À chaque étape, deux auteurs de la revue ont entrepris des tâches désignées, et les résultats ont été partagés avec l'ensemble de l'équipe pour discussion et développement final. Nous avons examiné, de manière indépendante, tous les titres, résumés et articles complets récupérés pour inclusion, et avons extrait, de manière indépendante, les données spécifiques des études incluses. Nous avons utilisé les résultats des études incluses pour développer une nouvelle série de thèmes analytiques axés sur les obstacles et les facilitateurs de l'utilisation des protocoles, et nous les avons affinés pour produire une série de déclarations récapitulatives.

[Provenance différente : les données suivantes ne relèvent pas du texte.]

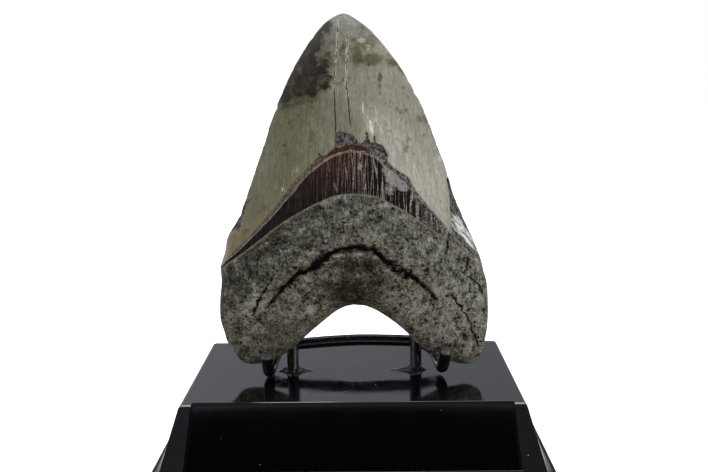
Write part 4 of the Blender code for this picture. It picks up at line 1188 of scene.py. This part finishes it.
def make_tooth_mesh():
    """The fossil in one closed mesh, with its fields stored at each point."""
    shape = ToothShape()
    points, faces, stored = [], [], []
    count = 0
    for columns, is_front in ((FRONT_COLUMNS, True), (BACK_COLUMNS, False)):
        numbers = []
        for group in tooth_rows(columns):
            world, fields = face_data(shape, group, is_front)
            points.append(world)
            stored.append(fields)
            numbers.append(np.arange(count, count + len(world)).reshape(len(group), -1))
            count += len(world)
        body, left, right = numbers
        right = right[:, ::-1]
        for upper, lower in zip(body, body[1:]):
            add_sheet(faces, upper, lower, is_front)
        for upper, lower in zip([body[-1][:columns + 1]] + list(left), left):
            add_sheet(faces, upper, lower, is_front)
        for upper, lower in zip([body[-1][columns:]] + list(right), right):
            add_sheet(faces, upper, lower, is_front)
    mesh = bpy.data.meshes.new("tooth_surface")
    mesh.from_pydata(np.vstack(points).tolist(), [], faces)
    for name in stored[0]:
        values = np.vstack([fields[name] for fields in stored]).astype(np.float32)
        mesh.attributes.new(name, "FLOAT_VECTOR", "POINT").data.foreach_set("vector", values.ravel())
    bm = bmesh.new()
    bm.from_mesh(mesh)
    bmesh.ops.remove_doubles(bm, verts=bm.verts, dist=0.000001)
    bmesh.ops.recalc_face_normals(bm, faces=bm.faces)
    bm.to_mesh(mesh)
    bm.free()
    mesh.shade_smooth()
    return mesh


# Block and plate

def corner_curve(before, corner, after, reach, steps=4):
    """Points of a small rounding that replaces one corner of an outline."""
    before, corner, after = (np.array(p) for p in (before, corner, after))
    start = corner + (before - corner) / np.linalg.norm(before - corner) * reach
    end = corner + (after - corner) / np.linalg.norm(after - corner) * reach
    t = np.linspace(0.0, 1.0, steps + 1)[:, None]
    return [tuple(p) for p in (1 - t) ** 2 * start + 2 * t * (1 - t) * corner + t ** 2 * end]


def block_outline(drop, outset):
    """Outline of the block at a drop below its top, moved out by an amount, all round from the front."""
    flare = SIDE_LEAN * drop + COVE_WIDTH * (1.0 - math.sqrt(1.0 - (drop / COVE_HEIGHT) ** 2))
    half = TOP_HALF_WIDTH + flare + outset
    front = -drop * math.tan(FRONT_TILT) - (outset if outset > 0.0 else outset * FRONT_ROUND_SHARE)
    back = TOP_DEPTH + flare + outset
    flat_half = TOP_HALF_WIDTH - FRONT_CORNER_IN + FRONT_EDGE_FLARE * drop + outset
    chamfer = FRONT_CHAMFER + FRONT_CHAMFER_GROWTH * drop
    radius = BACK_CORNER_RADIUS + BACK_CORNER_GROWTH * drop
    inner, outer = (flat_half, front), (half, front + chamfer)
    right = corner_curve((0.0, front), inner, outer, FRONT_CORNER_ROUND)
    right += corner_curve(inner, outer, (half, back), FRONT_CORNER_ROUND)
    steps = 10
    for k in range(steps + 1):
        angle = math.pi / 2.0 * k / steps
        right.append((half - radius + radius * math.cos(angle), back - radius + radius * math.sin(angle)))
    return right + [(-x, y) for x, y in right[::-1]]


def block_levels(edge_round):
    """Levels from the top down: place on the cove, extra drop, and how far the outline stands out."""
    turns = np.linspace(0.0, math.pi / 2.0, 6)
    levels = [(edge_round * (1 - math.cos(a)), 0.0, -edge_round * (1 - math.sin(a))) for a in turns]
    levels += [(drop, 0.0, 0.0) for drop in np.linspace(edge_round, COVE_END, 30)[1:]]
    levels += [(COVE_END, LIP_ROUND * (1 - math.cos(a)), LIP_STEP - LIP_ROUND * (1 - math.sin(a)))
               for a in turns]
    below = BLOCK_HEIGHT - COVE_END
    levels += [(COVE_END, below - LIP_BEVEL, LIP_STEP), (COVE_END, below, LIP_STEP - LIP_BEVEL)]
    return levels


def slope_matrix():
    """Frame on the sloping front: X across, Y down the slope, Z outwards, in metres."""
    down = Vector((0.0, -math.sin(FRONT_TILT), -math.cos(FRONT_TILT)))
    out = Vector((0.0, -math.cos(FRONT_TILT), math.sin(FRONT_TILT)))
    turn = Matrix((down.cross(out), down, out)).transposed().to_4x4()
    return Matrix.Translation(place(0.0, 0.0, 0.0)) @ turn


def slope_box(bm, half_width, start, end, low, high):
    """Adds a box on the sloping front, given in that slope's own frame."""
    size = Vector((2.0 * half_width, end - start, high - low)) * MM
    centre = Vector((0.0, (start + end) / 2.0, (low + high) / 2.0)) * MM
    matrix = slope_matrix() @ Matrix.Translation(centre) @ Matrix.Diagonal((*size, 1.0))
    return bmesh.ops.create_cube(bm, size=1.0, matrix=matrix)["verts"]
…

Nous avons utilisé le cadre Confiance dans les données probantes issues des revues de recherche qualitative (en anglais : Confidence in the Evidence from Reviews of Qualitative Research, CERQual) pour parvenir à une évaluation finale de la confiance globale des preuves utilisées dans la synthèse. Nous avons inclus toutes les études, mais nous avons entrepris deux analyses de sensibilité pour déterminer comment le retrait de certains éléments de preuve a eu un impact sur le contenu et notre confiance en la synthèse. Nous avons déployé un modèle logique pour intégrer les résultats de la synthèse des preuves qualitatives avec ceux des revues Cochrane d'efficacité.
Nous avons inclus 11 études dans notre synthèse, impliquant 267 participants (une étude n'a pas indiqué le nombre de participants). Cinq autres études sont en attente de classification et seront traitées lors de la mise à jour de la revue.
La qualité des données probantes était mitigée ; sur les 35 déclarations de synthèse, nous en avons évalué 17 comme étant "faibles", 13 comme étant "modérées" et cinq comme étant "élevées". Notre synthèse a produit neuf thèmes analytiques, qui font état des obstacles et des facilitateurs potentiels à l'utilisation des protocoles. Les thèmes sont les suivants : la nécessité d'une formation et d'un développement continus du personnel ; l'expérience clinique, car elle favorise la compétence et la confiance ressenties et perçues au moment du sevrage ; la vulnérabilité du sevrage face à un travail interprofessionnel disparate ; la compréhension des protocoles comme militant contre une nécessaire proactivité dans la pratique clinique ; la perception du champ d'exercice des soins infirmiers et du risque professionnel ; la structure et les processus de soins des USI ; la capacité des protocoles à agir comme une incitation à partager les soins et à assurer la cohérence des pratiques de sevrage ; l'optimisation de l'utilisation des protocoles grâce à leur visibilité et à leur facilité de mise en œuvre ; et la capacité des protocoles à servir de cadre de communication avec les parents.